Who Supported the US Troops in Vietnam, and
Who Attacked Them
Alan Spector
In the mid-1960's I
was active at the University of Wisconsin in the main anti-war group
and in the Draft Resistance Union. From late 1967 until mid-1970 I
worked as a travelling organizer for SDS (Students for a Democratic
Society). (I didn't get paid--lived off of free meals and couch space
in various dorms or houses, passed the hat for gasoline money,
etc.--not as romantic as it sounds but a good three years, in my
opinion).
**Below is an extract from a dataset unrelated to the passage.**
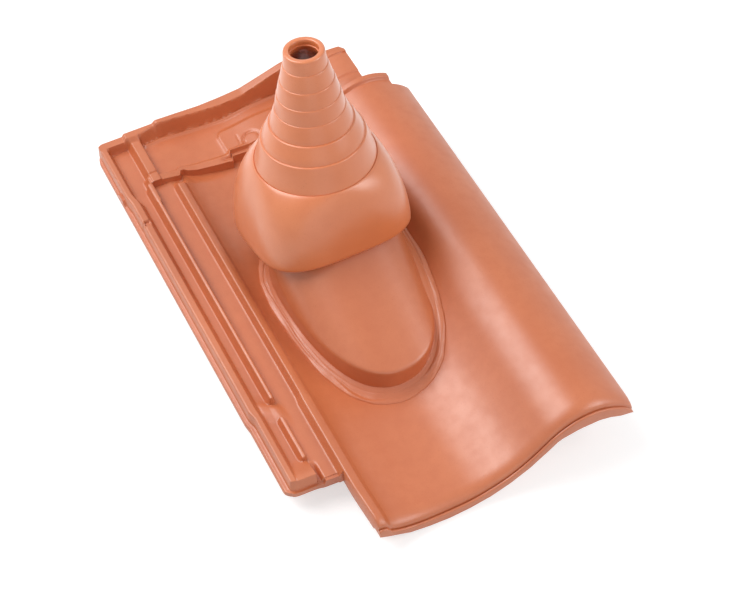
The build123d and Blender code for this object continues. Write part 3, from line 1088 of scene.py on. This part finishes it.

My focus then was to meet with various local campus
anti-war organizations and try to convince them to become SDS chapters
as well as just discussing with them various political questions
(anti-racism, taking a pro-community, pro-working class approach) and
also carrying news and discussing tactics, whether or not they were
willing to affiliate with SDS.
My main "route" was Vermont, New Hampshire, Maine, Western
Massachusetts, and a bit of Connecticut--probably twenty or more
campuses. I lived in Boston and had contact with campus activists from
another ten or fifteen Boston-area schools. (This isn't about me--I'm
just using the word "I" because "I'm" the reference-footnote....) I
then started travelling, with the same purpose, through Pennsylvania,
Ohio, Michigan, Minnesota, Missouri and then for about six months,
Tennessee, Louisiana, North Carolina, Georgia, and Florida. I also
attended numerous anti-war conferences, including SDS conferences, and
probably came to know many of the more active anti-war leaders from a
total of perhaps one hundred or more campuses.
The point?
There was virtually NO negative, abusive, hostile, anti-troop sentiment
among the main activists. None that I ever saw or was aware of. What
about the occasional protest signs that said "Baby Killers"? They were
directed at Presidents Johnson and Nixon and the other politicians and
generals. I never saw any such sign directed at any troops. Keep in
mind that the movement probably encompassed ten million people (who
knows?) --perhaps a third of that actually marched at one time or
another, and the other two thirds were actively sympathetic to some
degree. In any loose movement that large, it is quite likely that there
could have been some people that were actively hostile to the returning
troops. There are egotists and emotionally imbalanced people in any
group of that size. Not to mention some fringe folks who altered their
brain chemistry with combustible herbal matter before going to
demonstrations. So I cannot vouch for the behavior of all those
millions of people. But there was certainly no organized anti-troop
activity, except for one *report* of an anti-troop action at a dock
which, if I remember correctly, turned out to have been organized by
Nixon's police agents. Besides, who would want to insult some guy who
just got back from a war, where he was trained in using an M-16 rifle
and in hand to hand combat? Seriously. I had close personal contact
with hundreds and hundreds of activists and saw virtually no hostile
attitudes and no hostile behavior towards the returning troops.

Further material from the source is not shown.